Fui a cientos de verbenas de pueblo, bailé (malísimamente mal) en muchas discotecas donde los decibelios eran similares a los de una trinchera de guerra y acompañé a mi padre en muchos domingos de caza (por cierto papá, lo de la caza es la única cosa que tengo que reprocharte) donde con cada tiro se me encogía el alma doblemente: por el animal muerto y por el disparo en sí. No es el ruido algo ajeno; lo aguanto con creces porque he crecido con él en un país donde, recordémoslo una vez más, el ruido es un derecho humano que no está recogido todavía en la Carta de los Derechos Fundamentales de la Unión Europea porque los españoles no hemos conseguido convencer al resto de los 27 países firmantes de incluirlo, pero con un poco de persuasión quizás hasta lo logremos, cosas veredes…

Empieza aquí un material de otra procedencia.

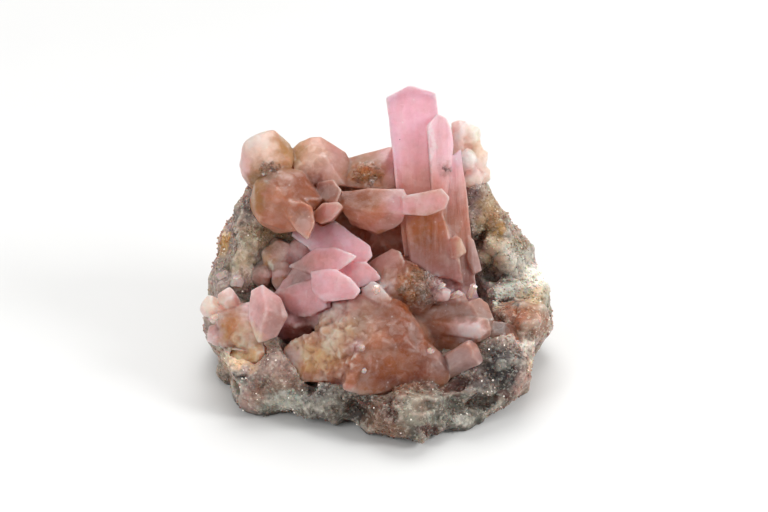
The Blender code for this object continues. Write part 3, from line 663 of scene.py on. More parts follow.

Ahora bien, en lo que España consigue convencer al resto del planeta de que ese ruido es un derecho ciudadano, nos queda la esperanza de poder disfrutar de ciertas cosas, si no en silencio, al menos con tranquilidad. Una de ellas es el café de la mañana que, también a mi juicio, debería ser un derecho humano. En las pocas semanas al año que paso en mi refugio playero, esta comienza a ser tarea complicada: si me quedo en casa tengo que soportar desde horas tempranas las conversaciones en estéreo de los mal llamados teletrabajadores, que no son más que una panda de voceras que dicen que trabajan, pero en realidad se pasan el tiempo dando gritos por un móvil o frente a una pantalla de ordenador a la que también le gritan. Si voy al pueblo a disfrutar de mis idolatrados churros y de la sabiduría y el amor que mutuamente nos profesamos mis churreros y yo, siempre hay algún percebe que se empeña en gritarle a un teléfono móvil poniendo a parir a su suegra (por ejemplo) lo que me lleva a preguntarme si los móviles en España vienen de fábrica con el volumen aumentado, toda la población está sorda y, además, sufre una falta de pudor considerable sobre el contenido de sus conversaciones.

Y dejo para el final la tercera opción, que es tomarme el café a la orilla del mar con mi venerable madre, en una de esas cafeterías de paseo marítimo que son cada vez más escasas porque todas quieren ser coctelería con disc jockey (invento ruidoso este último como no podía ser de otra manera) y solo abren en horario de tarde. El domingo pasado nos levantamos de una de las pocas que quedan porque reinaba en el centro del establecimiento un altavoz desde donde rugía un predicador, evangelista supongo, advirtiéndonos a todos de la inminente llegada de Satanás, imagino que también a la playa. A los demás parroquianos no parecía molestarles demasiado el mensaje y proseguían untando de aceite su tostada; y yo deduzco que es por la propia costumbre de los españoles al ruido, que les da igual que sea el Carrusel deportivo que la venida de Satanás a la orilla por culpa de nuestros muchísimos pecados. Me pregunto el caso que le hacen a otros mensajes que en las últimas semanas, por mor de una minucia llamada “elecciones” se oyen por radios y televisiones; si lo consideran el ruido que acompaña al café o se fijarán en muchas de esas palabras que, tienen su importancia y su mensaje, bastante más crucial para nuestras vidas que el advenimiento de Belcebú.

Tengo que madrugar cada día más para conseguir que el café mañanero tenga como compañía al silencio, ese pobre olvidado de los lugares playeros; y en mis paseos de tarde, miro al horizonte no sea que entre dunas y mareas aparezca Satanás dispuesto a propinarme el castigo que merezco por no ser más tolerante con los ruidosos.